Old Crommercy (Gramercy) is next, once owned by Francisco Bastien, who later turned his land further up the island into a cemetery when the British denied blacks the right to deed land to their descendants. Little Liberia (Minetta Lane), the Harlem of its day, and the gambling houses of the Tenderloin (Chelsea). I say goodbye to the ghosts of Macys, built on Francisco’s cemetery, the graves of old soldiers of the First Rhode Island Regiment, one of three black regiments in our war of independence. My feets hurt and I’m only at Herald Square!
Up the West Side, past the Beaver Pond (Times Square) to the place where Jazz and Bird swung, past San Juan Hill (Lincoln Center) and my sacred spot, Seneca Village (Central Park West and 85th Steet).
People stained with Africa and Europe hoped, shared and dreamed. They argued and complained. Told stories and sang their work songs, their strong heart songs and their death songs. The city moved them out in the first case of eminent domain. Scattered but not forgotten. Harlem.
When I left Yale, I moved straight to Harlem.I grew up in Germany, so this is my first black neighborhood. I saw my first old man beaten. My first TV ripped off. But I seeHarlem through my father’s eyes.
Summer spent at the “Inkwell” (the Black Hamptons) and dancing at the Savoy.
I go to the place of the Old Cotton Club, where he met and befriended Cab Calloway. On up to Sugar Hill (145th and Convent Ave) where my Bright Spot (bright white) looked for sunblock as we searched for a good love nest. I end at Fort Negro. No one really knows where Fort Negro, a British outpost during the revolution, was. But when it was time to hang that fellow Yalie Nathan Hale, they brought up a black soldier from Fort Negro to cover his head with the hood and drop the floor.
My beautiful, angry, sexy, dirty, brilliant city, teeming with rude, insufferable, ill-mannered, inconsiderate blowhards and buffoons. All of us filled with fear. Of each other, the unknown, but mostly ourselves, of what we would be if we put our anger, suspicions and everything we are so sure we know down on the sidewalk with that old stereo system, but still holding on to that time we made love to the Johnny Hartman and John Coltrane album, letting it go and not clutter the crib which is expensive, tiny and has no light. Who would we be? We would be like the best parts of my city. Ever changing. Adapting to fit the new energy and ideas. Improvising on an ancient song. A love song. While I am away, I will take that with me and my heart will not feel so heavy.
With big thanks to Lydia Wills for sourcing the images.
3 replies on “reg e. cathey’s goodbye love song to manna hatta and its improvisational spirit”

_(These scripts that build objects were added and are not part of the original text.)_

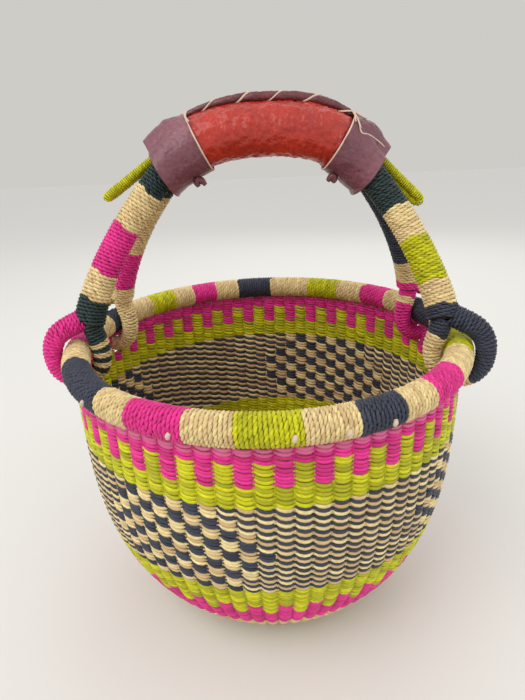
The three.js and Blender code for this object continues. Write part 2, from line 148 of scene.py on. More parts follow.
# Each lamp's place, its width and the property that holds its power. All point at the basket.
LAMPS = {"key lamp": ((-0.9, -0.9, 1.5), 1.2, "key_power"),
         "fill lamp": ((1.2, -0.8, 0.9), 1.4, "fill_power"),
         "back lamp": ((0.3, 1.3, 1.1), 1.2, "fill_power")}
LAMP_AIM = (0, 0, 0.18)
FLOOR_REACH = 6

# The bows' arch, as shares of a foot's reach and of the drop from the grip to it
ARCH_SHARES = (
    (0.21, 0.013), (0.37, 0.059), (0.498, 0.142), (0.59, 0.244), (0.683, 0.362),
    (0.775, 0.492), (0.863, 0.642), (0.936, 0.795), (0.98, 0.913), (1, 1),
)
# A loop's end outside the rim, as shares of its reach out and up from the rim's centre
OUTER_BEND_SHARES = ((0.95, 0.45), (0.62, 0.98), (-0.5, 1.55))
# Where each bow's left and right legs stand, as angles of the oval
LEG_DEGREES = {"front": (-170, -20), "back": (160, 18)}

# Stretches of the rim's binding: colour and the angle of the oval where each starts. Each runs on
# to the next one's start. -90 is the front and 0 the right side.
RIM_STRETCHES = (
    ("lime", -97.5), ("natural", -83.5), ("navy", -71.5), ("natural", -60.2),
    ("magenta", -50.3), ("natural", -37.5), ("lime", -24), ("natural", -7), ("navy", 5),
    ("natural", 21), ("magenta", 34), ("natural", 45.7), ("lime", 56.8), ("natural", 69.9),
    ("navy", 86.5), ("natural", 100.5), ("magenta", 110.5), ("natural", 120.5),
    ("lime", 129.5), ("natural", 141), ("navy", 152), ("natural", 164), ("magenta", 176),
    ("natural", 188), ("navy", 202.5), ("natural", 227), ("magenta", 237.3),
    ("natural", 251.5),
)

# Stretches of each leg's binding, from the cuff down: the part of the leg, its colour and the
# share of the way to the neck where it ends
LEG_STRETCHES = {
    "front_left": (("top", "dark_green", 0.047), ("upper", "natural", 0.271),
                   ("middle", "magenta", 0.561), ("lower", "natural", 0.738),
                   ("neck", "dark_green", 1.0)),
    "front_right": (("top", "dark_green", 0.209), ("upper", "natural", 0.401),
                    ("middle", "lime", 0.669), ("lower", "natural", 0.82),
                    ("neck", "navy", 1.0)),
    "back_left": (("top", "dark_green", 0.047), ("upper", "natural", 0.483),
                  ("middle", "magenta", 0.777), ("neck", "natural", 1.0)),
    "back_right": (("upper", "navy", 0.659), ("lower", "natural", 0.835),
                   ("neck", "magenta", 1.0)),
}
# Stretches of each leg's loop: colour and the share of the loop's length where it ends. The front
# left one starts with ten thin stripes.
THIN_STRIPES = tuple((("dark_green", "natural")[stripe % 2], round(0.145 + 0.03 * stripe, 3))
                     for stripe in range(10))
LOOP_STRETCHES = {
    "front_left": (*THIN_STRIPES, ("dark_green", 0.5), ("magenta", 0.99)),
    "front_right": (("navy", 0.12), ("natural", 0.52), ("navy", 0.99)),
    "back_left": (("natural", 0.97),),
    "back_right": (("magenta", 0.095), ("natural", 0.145), ("magenta", 0.97)),
}
# The front loops' outer halves are solids of their own, in these colours.
RING_COLOURS = {"front_left": "magenta", "front_right": "natural"}
LOOP_START_SHARE = 0.02

# Rows of the wall from the rim down: where the band ends, its number of rows and its pattern.
WALL_BANDS = (
    ("upper", 195.3, 2, "faded"), ("upper", 190.4, 2, "magenta"),
    ("upper", 174.7, 6, "upper_teeth"), ("upper", 160.3, 5, "lime"),
    ("middle", 89.3, 26, "stripes"),
    ("lower", 75.9, 5, "lime"), ("lower", 54.6, 8, "lower_teeth"), ("lower", 38.0, 6, "magenta"),
    ("base", 0.6, 18, "natural"),
)
# The checkered diamonds in the stripes: middle column and half width in columns.
DIAMONDS = ((-5.75, 5.6), (14.9, 5.6), (34.0, 6.2), (57.4, 5.9))
DIAMOND_HEIGHT = 122 * MM
DIAMOND_TAPER = 0.07 / MM
CHECK_ROWS = 3
LOWER_TEETH = range(2, 6)  # the rows of the lower band that have teeth
FADED_ROWS = (0.8, 0.55)  # how much dye the two rows under the rim have lost
LEAST_FADE, FADE_SPREAD = 0.7, 0.5  # how unevenly they have lost it, as shares of that
INNER_WIDTH = 0.97  # inner strands are this much narrower, as the wall's inner face is
LEAST_OPEN_SPAN = 0.9  # in degrees; a shorter rest of a row beside an opening is left out
LEAST_FLOOR_COLUMN = 4.4 * MM  # below this width the floor's ring has half as many stakes
LEAST_FLOOR_STAKES = 10

# The flattened stakes inside the weave, and the disc of crossed stakes in the floor
STAKE_BOTTOM = 1 * MM
STAKE_STEP = 9 * MM  # between the points of a stake
STAKE_HALF_WIDTH = 0.46  # as a share of the column
STAKE_HALF_THICKNESS = 0.55 * MM
DISC_BOTTOM = 1.7 * MM
DISC_THICKNESS = 1 * MM

# Tones of the grass: how bright the stem is, how faded, and how much painted shade darkens it
# The bed under the cord's plies is darkened with painted shade, as it shows only in the gaps
# between them.
SHADED_BED_TONE = (0.3, 0, 0.8)
# The stakes inside the weave are darkened with painted shade, as they show only between the
# strands.
SHADED_STAKE_TONE = (0.4, 0, 0.55)
THICKNESS_SPREAD = 0.1  # how much strands differ in thickness, as a share
UV_STEP = 2 * MM  # of a bar, for one step of its UVs

# A weft strand is a little longer and higher than its place, in columns and rows, so that it
# laps its neighbours, and a ply's ends dive by a share of its radius.
WEFT_HALF_LENGTH, WEFT_HALF_HEIGHT = 0.53, 0.54
PLY_DIVE = 0.75

# How much the plies of a cord differ: in place, as a share of a ply, in lean, as a share of it,
# and in how proud they stand, as a share of their radius
PLY_STRAY, PLY_LEAN_SPREAD, PLY_PROUD = 0.2, 0.25, 0.12
TURN_TONE_SHARE = 0.4  # how much of a ply's tone it has in common with the rest of its turn
BED_STEP = 3 * MM  # between the points of the bed under the plies
BED_SIDES = 16
TAIL_PROUD = 0.8 * MM  # how far the hanging loops' cord stands out of their solids
TAIL_LEAN = math.radians(5)  # of the plies of that finer cord


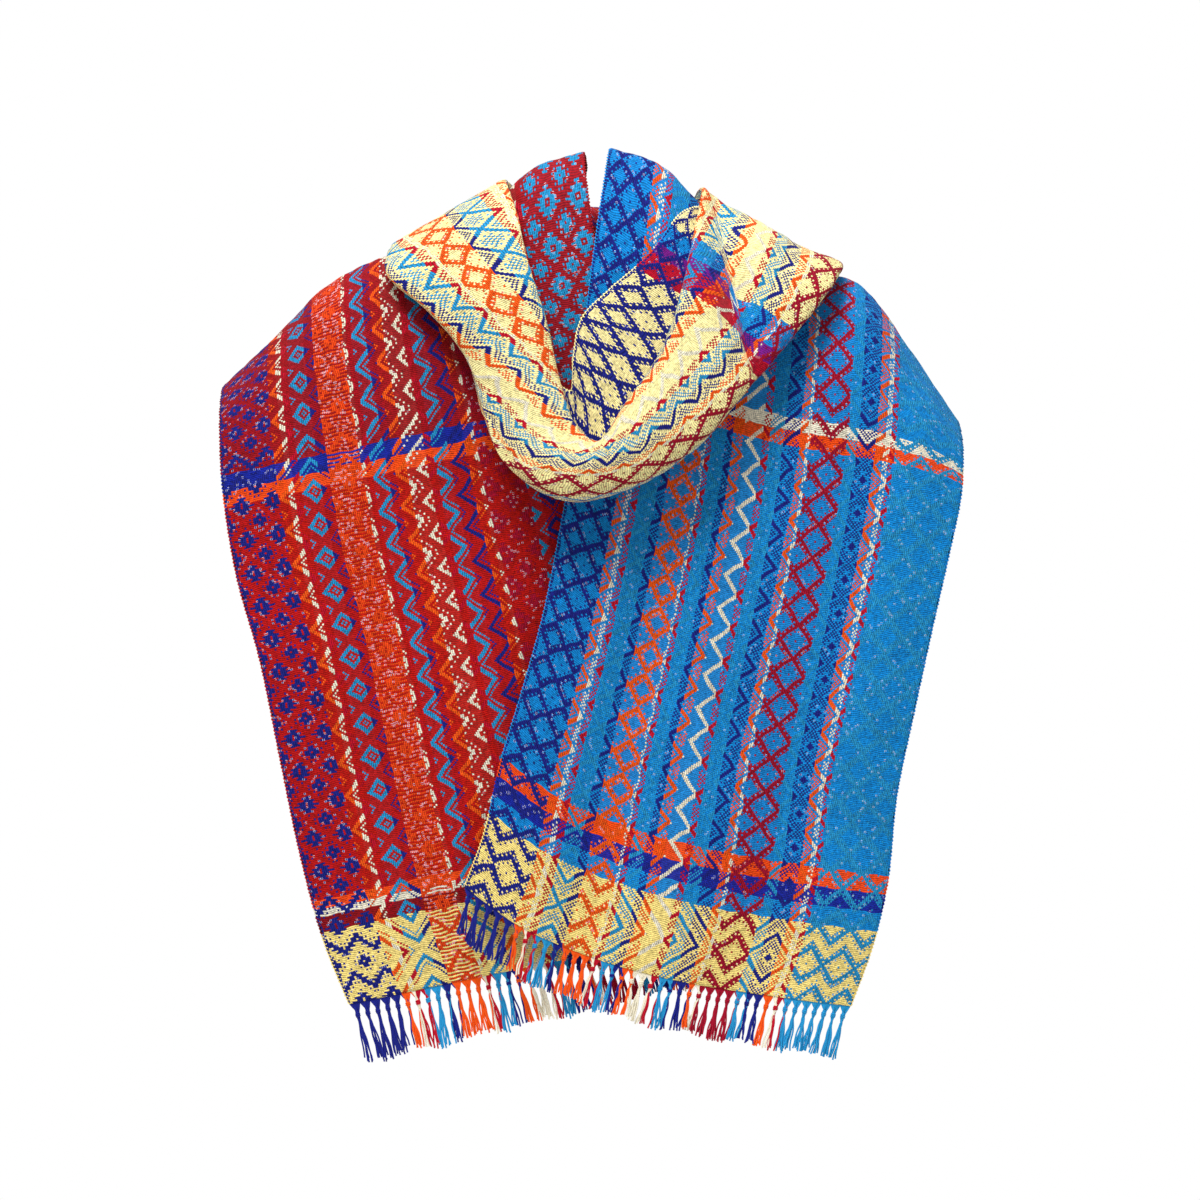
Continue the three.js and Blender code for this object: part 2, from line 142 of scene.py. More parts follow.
# Largest folds, seen from the front: [x, z] of both ends, half width, depth
COWL_FOLDS = [[[77, 32], [98, -66], 11, 10], [[-58, -84], [-53, -136], 9, 4],
              [[-68, -50], [-72, 6], 12, -4]]
PANEL_FOLDS = [[[-150, -60], [-120, -330], 22, 3.5], [[120, -40], [70, -300], 20, 4],
               [[190, -130], [150, -380], 18, -3]]

# First and last station of each stretch of the strip
STRETCHES = {"red_end": (0, 10), "red_back_band": (10, 18), "cowl": (18, 32),
             "blue_back_band": (32, 38), "blue_end": (38, 49)}

# Soft creases laid in one by one: [u, v] of both ends in millimetres of cloth, half width, depth.
# u is counted from the navy selvedge. v is counted from the stretch's own hem on the ends, and from
# its first station elsewhere.
CREASES = {
    "red_end": [[(60, 40), (78, 250), 16, 1.5], [(24, 120), (40, 300), 10, -1.0],
                [(150, 20), (132, 190), 14, 1.3], [(205, 150), (196, 330), 13, -1.4],
                [(96, 300), (130, 430), 12, 1.4], [(36, 330), (70, 455), 11, 1.1],
                [(180, 330), (215, 440), 12, 1.6], [(8, 60), (16, 200), 8, 1.0],
                [(235, 30), (226, 120), 9, 1.2], [(110, 60), (118, 170), 9, -0.9]],
    "blue_end": [[(50, 30), (66, 230), 15, 1.5], [(120, 60), (104, 260), 12, -1.2],
                 [(170, 20), (188, 210), 15, 1.6], [(222, 80), (214, 330), 12, 1.3],
                 [(84, 260), (112, 400), 12, 1.5], [(150, 280), (176, 430), 13, -1.4],
                 [(20, 210), (34, 360), 10, 1.2], [(238, 20), (244, 150), 8, -1.1],
                 [(198, 330), (226, 440), 11, 1.4], [(136, 130), (146, 250), 9, 1.0]],
    "cowl": [[(110, 70), (128, 190), 9, 1.8], [(84, 130), (96, 260), 8, -1.2],
             [(148, 90), (138, 200), 8, 1.5], [(100, 230), (122, 330), 9, 1.6],
             [(160, 260), (150, 360), 9, -1.3], [(76, 20), (104, 92), 8, 1.5],
             [(150, 10), (130, 80), 9, 1.7], [(30, 120), (44, 250), 9, 1.2],
             [(214, 80), (206, 240), 9, 1.3], [(176, 10), (170, 120), 8, -1.0]],
    "red_back_band": [[(60, 10), (86, 120), 12, 1.6], [(160, 30), (140, 150), 11, 1.4],
                      [(110, 90), (120, 210), 10, -1.3], [(200, 20), (214, 130), 10, 1.4]],
    "blue_back_band": [[(50, 10), (72, 150), 11, 1.8], [(118, 30), (104, 190), 10, -1.6],
                       [(176, 10), (190, 160), 12, 1.9], [(222, 60), (208, 220), 10, 1.4],
                       [(84, 120), (96, 250), 9, 1.2]],
}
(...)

When people ask me “If you could live anywhere in the world, where would it be?” The answer is easy: Right here in New York. While I’d love to spend chunks of time in other cities, towns, and villages around the world, no other place offers the highs and lows of New York City. Everyone can tell his or her own love story with this city, and Reg eloquently captures his. Reg, you made my morning! I wish you great success in London. Come back! Harriet
Thanks, Reg, for your big-hearted howl of love to our black-balled city. You remind us that at the beginning and end of the day, New York is mostly people.
Reg, you are a street poet. Your writing reminds me of Gerard Manley Hopkins. Just letting heartfelt words explode onto the page. Words from the heart that don’t needed to be mediated. There’s also a poem about Dublin by Louis MacNeice that touches the same place. “Grey brick, upon brick, declamatory bronze on somber pedestals……and Nelson on his pillar, watching his world collapse.” I wrote in a memoir once that if Dublin was a woman, I’d marry her. You sound like you would marry New York in a heartbeat, fair play to you Reggie.